INSTRUCTION => Filter this data down to the lines that hold "origin", and copy them.
══ TASK INPUTS ══
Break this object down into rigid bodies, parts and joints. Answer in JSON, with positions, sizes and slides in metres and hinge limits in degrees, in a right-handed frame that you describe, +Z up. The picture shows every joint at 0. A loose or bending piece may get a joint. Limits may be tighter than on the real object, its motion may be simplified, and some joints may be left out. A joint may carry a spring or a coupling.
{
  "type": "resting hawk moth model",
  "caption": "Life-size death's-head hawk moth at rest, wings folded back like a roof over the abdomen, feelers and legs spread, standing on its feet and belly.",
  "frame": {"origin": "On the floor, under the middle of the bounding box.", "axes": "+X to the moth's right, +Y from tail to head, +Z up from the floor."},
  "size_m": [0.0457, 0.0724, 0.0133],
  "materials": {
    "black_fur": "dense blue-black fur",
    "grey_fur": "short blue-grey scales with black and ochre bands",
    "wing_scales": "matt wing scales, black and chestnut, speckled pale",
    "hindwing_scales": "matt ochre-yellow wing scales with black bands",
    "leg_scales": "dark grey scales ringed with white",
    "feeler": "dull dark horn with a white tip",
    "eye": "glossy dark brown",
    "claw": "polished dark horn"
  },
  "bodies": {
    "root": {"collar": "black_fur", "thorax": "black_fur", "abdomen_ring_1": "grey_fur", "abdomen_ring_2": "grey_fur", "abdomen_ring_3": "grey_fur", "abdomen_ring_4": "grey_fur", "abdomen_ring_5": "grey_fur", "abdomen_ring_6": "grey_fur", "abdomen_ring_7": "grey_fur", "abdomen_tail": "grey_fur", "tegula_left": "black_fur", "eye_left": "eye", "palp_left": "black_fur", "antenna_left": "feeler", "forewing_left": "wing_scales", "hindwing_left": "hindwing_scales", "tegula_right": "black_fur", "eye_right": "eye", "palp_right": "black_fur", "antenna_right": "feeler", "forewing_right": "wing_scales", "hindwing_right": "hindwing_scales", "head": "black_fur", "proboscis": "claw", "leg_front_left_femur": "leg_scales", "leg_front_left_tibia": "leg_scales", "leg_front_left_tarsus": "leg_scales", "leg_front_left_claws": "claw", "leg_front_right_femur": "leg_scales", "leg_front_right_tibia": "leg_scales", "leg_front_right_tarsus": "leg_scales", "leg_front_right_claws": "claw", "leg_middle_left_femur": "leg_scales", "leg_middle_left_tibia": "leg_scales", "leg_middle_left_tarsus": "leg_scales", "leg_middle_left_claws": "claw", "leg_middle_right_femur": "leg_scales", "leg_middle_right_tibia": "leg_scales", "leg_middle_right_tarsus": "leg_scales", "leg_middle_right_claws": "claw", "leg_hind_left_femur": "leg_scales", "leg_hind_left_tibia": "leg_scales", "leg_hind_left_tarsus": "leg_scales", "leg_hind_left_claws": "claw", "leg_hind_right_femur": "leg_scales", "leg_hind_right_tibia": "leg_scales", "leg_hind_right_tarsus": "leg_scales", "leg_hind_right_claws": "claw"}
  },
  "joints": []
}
═══
══ TASK INPUTS ══
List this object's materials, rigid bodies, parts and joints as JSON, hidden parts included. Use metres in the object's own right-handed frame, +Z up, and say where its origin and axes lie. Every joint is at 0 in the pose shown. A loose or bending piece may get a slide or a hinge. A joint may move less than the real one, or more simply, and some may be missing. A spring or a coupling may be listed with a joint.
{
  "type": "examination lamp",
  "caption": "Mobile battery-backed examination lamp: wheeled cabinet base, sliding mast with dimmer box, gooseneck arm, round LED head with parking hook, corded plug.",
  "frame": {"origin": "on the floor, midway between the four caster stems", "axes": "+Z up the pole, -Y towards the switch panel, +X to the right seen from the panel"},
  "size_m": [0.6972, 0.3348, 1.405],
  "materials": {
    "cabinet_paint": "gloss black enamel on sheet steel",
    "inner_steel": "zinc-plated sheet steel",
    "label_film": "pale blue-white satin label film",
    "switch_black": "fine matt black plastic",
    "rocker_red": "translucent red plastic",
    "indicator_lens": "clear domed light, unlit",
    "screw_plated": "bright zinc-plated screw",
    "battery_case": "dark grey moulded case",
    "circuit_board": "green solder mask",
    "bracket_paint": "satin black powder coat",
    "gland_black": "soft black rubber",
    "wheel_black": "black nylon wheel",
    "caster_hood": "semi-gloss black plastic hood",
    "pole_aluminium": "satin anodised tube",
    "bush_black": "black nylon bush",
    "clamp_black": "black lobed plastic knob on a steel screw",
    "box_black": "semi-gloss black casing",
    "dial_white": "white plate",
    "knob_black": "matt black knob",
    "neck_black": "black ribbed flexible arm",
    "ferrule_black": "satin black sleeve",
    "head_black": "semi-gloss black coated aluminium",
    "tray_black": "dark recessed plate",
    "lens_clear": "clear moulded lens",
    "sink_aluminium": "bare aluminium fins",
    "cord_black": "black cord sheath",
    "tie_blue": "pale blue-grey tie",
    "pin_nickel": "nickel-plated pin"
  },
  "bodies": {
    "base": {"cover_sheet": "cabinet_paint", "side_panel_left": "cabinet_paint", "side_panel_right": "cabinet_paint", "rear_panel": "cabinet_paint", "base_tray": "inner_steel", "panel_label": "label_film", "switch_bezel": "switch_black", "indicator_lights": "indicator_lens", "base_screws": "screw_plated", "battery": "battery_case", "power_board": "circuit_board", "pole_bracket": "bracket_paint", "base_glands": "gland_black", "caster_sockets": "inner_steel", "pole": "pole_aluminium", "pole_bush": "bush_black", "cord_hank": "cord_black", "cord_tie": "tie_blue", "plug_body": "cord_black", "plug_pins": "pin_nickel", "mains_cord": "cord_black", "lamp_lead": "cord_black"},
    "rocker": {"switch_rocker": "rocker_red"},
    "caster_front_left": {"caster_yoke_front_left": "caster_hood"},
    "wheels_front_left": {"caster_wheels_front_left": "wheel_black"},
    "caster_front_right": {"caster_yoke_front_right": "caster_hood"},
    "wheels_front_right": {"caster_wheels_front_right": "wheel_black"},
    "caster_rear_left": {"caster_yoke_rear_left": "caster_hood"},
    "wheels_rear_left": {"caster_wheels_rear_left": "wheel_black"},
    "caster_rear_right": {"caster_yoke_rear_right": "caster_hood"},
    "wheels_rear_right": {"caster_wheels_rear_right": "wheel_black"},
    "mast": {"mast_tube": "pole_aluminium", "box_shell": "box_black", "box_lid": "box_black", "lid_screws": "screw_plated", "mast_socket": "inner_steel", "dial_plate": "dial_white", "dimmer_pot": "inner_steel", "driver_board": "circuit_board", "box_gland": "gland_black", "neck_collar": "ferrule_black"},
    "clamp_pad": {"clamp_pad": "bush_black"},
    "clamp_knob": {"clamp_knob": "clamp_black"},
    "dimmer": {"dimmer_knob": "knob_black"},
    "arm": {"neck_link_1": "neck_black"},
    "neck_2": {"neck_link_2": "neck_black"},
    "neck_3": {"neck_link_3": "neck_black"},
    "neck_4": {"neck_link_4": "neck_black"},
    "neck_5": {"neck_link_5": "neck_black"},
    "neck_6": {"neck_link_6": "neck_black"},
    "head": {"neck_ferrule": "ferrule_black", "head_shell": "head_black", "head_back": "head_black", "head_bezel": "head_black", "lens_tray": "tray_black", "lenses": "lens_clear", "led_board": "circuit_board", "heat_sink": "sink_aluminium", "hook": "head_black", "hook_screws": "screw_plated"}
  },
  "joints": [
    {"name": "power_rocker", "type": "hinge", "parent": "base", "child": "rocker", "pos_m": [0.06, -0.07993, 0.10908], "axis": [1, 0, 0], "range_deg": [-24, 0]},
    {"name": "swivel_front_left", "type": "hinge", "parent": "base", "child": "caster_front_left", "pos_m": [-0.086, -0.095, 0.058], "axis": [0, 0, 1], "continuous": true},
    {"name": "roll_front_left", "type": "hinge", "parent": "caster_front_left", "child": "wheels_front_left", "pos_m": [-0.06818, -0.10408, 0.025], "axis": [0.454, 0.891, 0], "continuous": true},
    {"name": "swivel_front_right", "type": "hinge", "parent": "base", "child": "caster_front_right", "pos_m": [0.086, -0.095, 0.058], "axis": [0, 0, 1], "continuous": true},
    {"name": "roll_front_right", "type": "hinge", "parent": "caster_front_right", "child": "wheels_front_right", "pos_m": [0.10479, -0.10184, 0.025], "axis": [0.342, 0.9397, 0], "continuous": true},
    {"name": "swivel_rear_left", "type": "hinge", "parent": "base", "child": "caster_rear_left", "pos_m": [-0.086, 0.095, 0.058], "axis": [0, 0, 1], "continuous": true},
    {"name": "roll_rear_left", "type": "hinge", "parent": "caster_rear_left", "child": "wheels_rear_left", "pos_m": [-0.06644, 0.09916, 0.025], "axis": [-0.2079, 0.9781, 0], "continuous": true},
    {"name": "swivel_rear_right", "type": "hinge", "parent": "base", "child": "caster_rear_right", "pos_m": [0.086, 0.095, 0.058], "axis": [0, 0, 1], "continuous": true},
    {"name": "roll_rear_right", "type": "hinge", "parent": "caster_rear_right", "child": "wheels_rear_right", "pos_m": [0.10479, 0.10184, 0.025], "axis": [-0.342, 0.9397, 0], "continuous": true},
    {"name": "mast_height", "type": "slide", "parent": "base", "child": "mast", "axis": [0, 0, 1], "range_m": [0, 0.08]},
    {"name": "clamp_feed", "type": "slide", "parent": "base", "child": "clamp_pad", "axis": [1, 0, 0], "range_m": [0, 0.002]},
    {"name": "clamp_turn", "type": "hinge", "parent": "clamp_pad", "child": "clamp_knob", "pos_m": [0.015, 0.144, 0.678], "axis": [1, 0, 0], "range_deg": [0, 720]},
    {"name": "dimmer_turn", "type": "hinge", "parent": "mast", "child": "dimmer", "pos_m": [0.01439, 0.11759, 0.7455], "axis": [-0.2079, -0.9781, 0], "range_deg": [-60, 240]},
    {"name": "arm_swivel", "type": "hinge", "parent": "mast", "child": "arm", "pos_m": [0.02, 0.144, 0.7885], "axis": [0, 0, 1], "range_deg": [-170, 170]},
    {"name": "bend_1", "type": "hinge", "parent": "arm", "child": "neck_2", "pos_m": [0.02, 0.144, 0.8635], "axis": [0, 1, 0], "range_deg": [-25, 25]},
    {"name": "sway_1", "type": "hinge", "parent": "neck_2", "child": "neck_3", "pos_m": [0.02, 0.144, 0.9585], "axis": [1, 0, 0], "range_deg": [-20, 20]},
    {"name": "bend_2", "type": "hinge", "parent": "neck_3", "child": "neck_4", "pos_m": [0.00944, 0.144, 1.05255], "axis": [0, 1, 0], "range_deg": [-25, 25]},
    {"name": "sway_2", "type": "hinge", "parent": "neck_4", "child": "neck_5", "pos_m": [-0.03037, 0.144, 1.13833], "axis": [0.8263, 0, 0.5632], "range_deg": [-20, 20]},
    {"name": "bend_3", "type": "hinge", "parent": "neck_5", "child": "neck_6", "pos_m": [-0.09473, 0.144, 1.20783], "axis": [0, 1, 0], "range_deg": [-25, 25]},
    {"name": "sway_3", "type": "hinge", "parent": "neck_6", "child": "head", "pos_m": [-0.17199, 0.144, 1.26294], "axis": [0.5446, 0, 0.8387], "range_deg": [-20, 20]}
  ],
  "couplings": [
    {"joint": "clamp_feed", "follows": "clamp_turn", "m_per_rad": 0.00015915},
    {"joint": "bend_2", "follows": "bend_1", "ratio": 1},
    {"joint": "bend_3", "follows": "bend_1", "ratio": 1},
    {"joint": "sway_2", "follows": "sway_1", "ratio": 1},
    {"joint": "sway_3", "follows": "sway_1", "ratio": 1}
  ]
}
═══
WRITTEN REPLY =>
  "frame": {"origin": "On the floor, under the middle of the bounding box.", "axes": "+X to the moth's right, +Y from tail to head, +Z up from the floor."},
List this object's materials, rigid bodies, parts and joints as JSON, hidden parts included. Use metres in the object's own right-handed frame, +Z up, and say where its origin and axes lie. Every joint is at 0 in the pose shown. A loose or bending piece may get a slide or a hinge. A joint may move less than the real one, or more simply, and some may be missing. A spring or a coupling may be listed with a joint.
  "frame": {"origin": "on the floor, midway between the four caster stems", "axes": "+Z up the pole, -Y towards the switch panel, +X to the right seen from the panel"},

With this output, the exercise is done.